Numerical Solution of the 1D Advection-Diffusion Equation Using Standard and Nonstandard Finite Difference Schemes

Abstract

Three numerical methods have been used to solve the one-dimensional advection-diffusion equation with constant coefficients. This partial differential equation is dissipative but not dispersive. We consider the Lax-Wendroff scheme which is explicit, the Crank-Nicolson scheme which is implicit, and a nonstandard finite difference scheme (Mickens 1991). We solve a 1D numerical experiment with specified initial and boundary conditions, for which the exact solution is known using all these three schemes using some different values for the space and time step sizes denoted by $h$ and $k$, respectively, for which the Reynolds number is 2 or 4. Some errors are computed, namely, the error rate with respect to the $L_1$ norm, dispersion, and dissipation errors.
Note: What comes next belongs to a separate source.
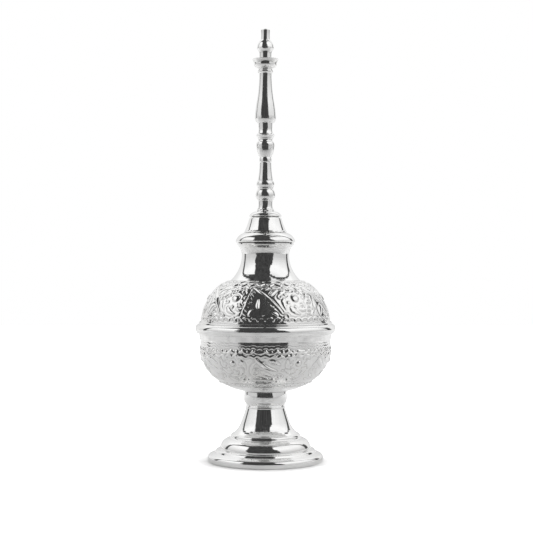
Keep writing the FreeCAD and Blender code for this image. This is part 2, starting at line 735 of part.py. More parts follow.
make_foot_shell()
make_foot_collar()
make_bolt()
make_nut()
make_belly()
make_neck()
make_neck_ring()
make_cap_ring()
make_cap_shells()
make_lower_spout()
make_upper_spout()
make_tip()
doc.recompute()
check()
os.makedirs("parts", exist_ok=True)
for subpart in subparts:
    subpart.Shape.exportStep(f"parts/{subpart.Label}.step")
    box = subpart.Shape.optimalBoundingBox(False)
    height = f"z {box.ZMin:7.2f} to {box.ZMax:7.2f}"
    print(f"{subpart.Label:18s} r {box.XMax:6.2f}  {height}  {subpart.Shape.Volume:9.1f} mm3")
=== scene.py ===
"""Looks of the silver-plated rose-water sprinkler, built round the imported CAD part.

The silver pieces are lathed again from the outlines of their CAD nodes, with softened edges, the
slight unevenness of hand work, and, on the belly, chased ornament. The tip, the spout's threaded
upper length, the brass pieces and the seals keep their CAD meshes. Lengths inside the functions
that shape a piece are in millimetres, and a mesh is turned into metres when it is made. Materials,
floor and camera are in metres.
"""

import math

import bmesh
import bpy
import numpy as np
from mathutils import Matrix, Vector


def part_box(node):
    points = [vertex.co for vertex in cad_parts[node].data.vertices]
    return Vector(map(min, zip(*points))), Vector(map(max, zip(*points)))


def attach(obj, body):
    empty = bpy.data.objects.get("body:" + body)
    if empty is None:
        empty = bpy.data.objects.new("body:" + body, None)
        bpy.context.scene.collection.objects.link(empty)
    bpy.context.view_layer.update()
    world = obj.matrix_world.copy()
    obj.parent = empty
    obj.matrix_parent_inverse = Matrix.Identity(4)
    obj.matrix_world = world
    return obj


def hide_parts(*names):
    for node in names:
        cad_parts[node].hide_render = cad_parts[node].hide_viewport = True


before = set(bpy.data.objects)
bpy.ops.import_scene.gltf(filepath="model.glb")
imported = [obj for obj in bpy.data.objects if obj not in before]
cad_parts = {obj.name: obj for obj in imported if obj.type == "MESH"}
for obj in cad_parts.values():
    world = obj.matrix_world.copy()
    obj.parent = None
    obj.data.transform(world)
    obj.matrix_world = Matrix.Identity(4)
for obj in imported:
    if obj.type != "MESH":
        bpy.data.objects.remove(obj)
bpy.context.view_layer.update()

MM = 0.001
SECTORS = 6  # the ornament repeats every 60 degrees
AROUND = 288  # faces round a plain turned piece
AROUND_CHASED = 720  # faces round the two chased halves of the belly
EDGE = 0.14  # how far back from a corner its rounding starts
SOLDERED_ROW = 0.3  # longest side of the outline on a piece with a soldered crease
FLAT_FOOT = 0.6  # below this height nothing is uneven, so that the foot stands flat


# ---------------------------------------------------------------- outlines read from the CAD


def cad_outline(node):
    """The closed outline of a turned CAD node where it crosses the +X half plane, as (r, z) in mm."""
    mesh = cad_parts[node].data
    points = np.array([v.co for v in mesh.vertices]) / MM
    on_plane = (np.abs(points[:, 1]) < 1e-3) & (points[:, 0] > -1e-3)
    near = {}
    for a, b in (e.vertices for e in mesh.edges):
        if on_plane[a] and on_plane[b]:
            p, q = (tuple(np.round(points[i, [0, 2]], 3)) for i in (a, b))
            if p != q:
                near.setdefault(p, set()).add(q)
                near.setdefault(q, set()).add(p)
    bridge_flat_faces(near, points[on_plane][:, [0, 2]])
    start = min(near, key=lambda p: (p[1], p[0]))
    loop, previous = [start], None
    while True:
        here = loop[-1]
        ahead = sorted(q for q in near[here] if q != previous)
        onward = [q for q in ahead if q == start and len(loop) > 2] or [q for q in ahead if q not in loop]
        if not onward or onward[0] == start:
            break
        previous = here
        loop.append(onward[0])
    return np.array(loop)


def bridge_flat_faces(near, points):
    """A flat ring has no edge along the half plane, so its two corners are joined here."""
    for p in {tuple(np.round(q, 3)) for q in points}:
        near.setdefault(p, set())
    while True:
        loose = sorted(p for p, others in near.items() if len(others) < 2)
        pairs = [
            (abs(p[0] - q[0]), p, q)
            for i, p in enumerate(loose)
            for q in loose[i + 1 :]
            if abs(p[1] - q[1]) < 0.004 and q not in near[p]
        ]
        if not pairs:
            return
        _, p, q = min(pairs)
        near[p].add(q)
        near[q].add(p)


def turn_angles(loop):
    ahead = np.roll(loop, -1, axis=0) - loop
    behind = loop - np.roll(loop, 1, axis=0)
    cross = behind[:, 0] * ahead[:, 1] - behind[:, 1] * ahead[:, 0]
    return np.degrees(np.arctan2(cross, (behind * ahead).sum(axis=1)))


def soften(loop, radius, sharp=14.0, steps=5):
    """The same outline with every corner sharper than sharp degrees rounded off."""
    angles = turn_angles(loop)
    out = []
    count = len(loop)
    for i in range(count):
        here, back, on = loop[i], loop[i - 1], loop[(i + 1) % count]
        if abs(angles[i]) < sharp or here[0] < 1e-3:
            out.append(here)
            continue
        reach_back = min(radius, 0.45 * np.linalg.norm(back - here))
        reach_on = min(radius, 0.45 * np.linalg.norm(on - here))
        first = here + (back - here) / np.linalg.norm(back - here) * reach_back
        last = here + (on - here) / np.linalg.norm(on - here) * reach_on
        for k in range(steps + 1):
            t = k / steps
            out.append((1 - t) ** 2 * first + 2 * t * (1 - t) * here + t**2 * last)
    return np.array(out)


def subdivide(loop, longest):
    """The outline with no side longer than longest, and a point close to each end of a long side."""
    out = []
    for i, here in enumerate(loop):
        on = loop[(i + 1) % len(loop)]
        length = np.linalg.norm(on - here)
        out.append(here)
        if length > longest:
            count = math.ceil(length / longest)
            shares = [0.06 / length, *(k / count for k in range(1, count)), 1 - 0.06 / length]
            out.extend(here + (on - here) * share for share in shares)
    return np.array(out)


# ---------------------------------------------------------------- meshes


def smooth_noise(rng, count_around, count_along, waves_around, waves_along):
    """Soft random hills over a grid that closes on itself round the axis, about -1 to 1."""
    around = np.linspace(0, 2 * np.pi, count_around, endpoint=False)[:, None]
    along = np.linspace(0, 2 * np.pi, count_along)[None, :]
    total = np.zeros((count_around, count_along))
    for _ in range(14):
        m = rng.integers(0, waves_around + 1)
        n = rng.uniform(0, waves_along)
        total += np.cos(m * around + rng.uniform(0, 6.3)) * np.cos(n * along + rng.uniform(0, 6.3))
    return total / 4.0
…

We have both dissipative and dispersive errors, and this indicates that the methods generate artificial dispersion, though the partial differential considered is not dispersive. It is seen that the Lax-Wendroff and NSFD are quite good methods to approximate the 1D advection-diffusion equation at some values of $k$ and $h$. Two optimisation techniques are then implemented to find the optimal values of $k$ when $h=0.02$ for the Lax-Wendroff and NSFD schemes, and this is validated by numerical experiments.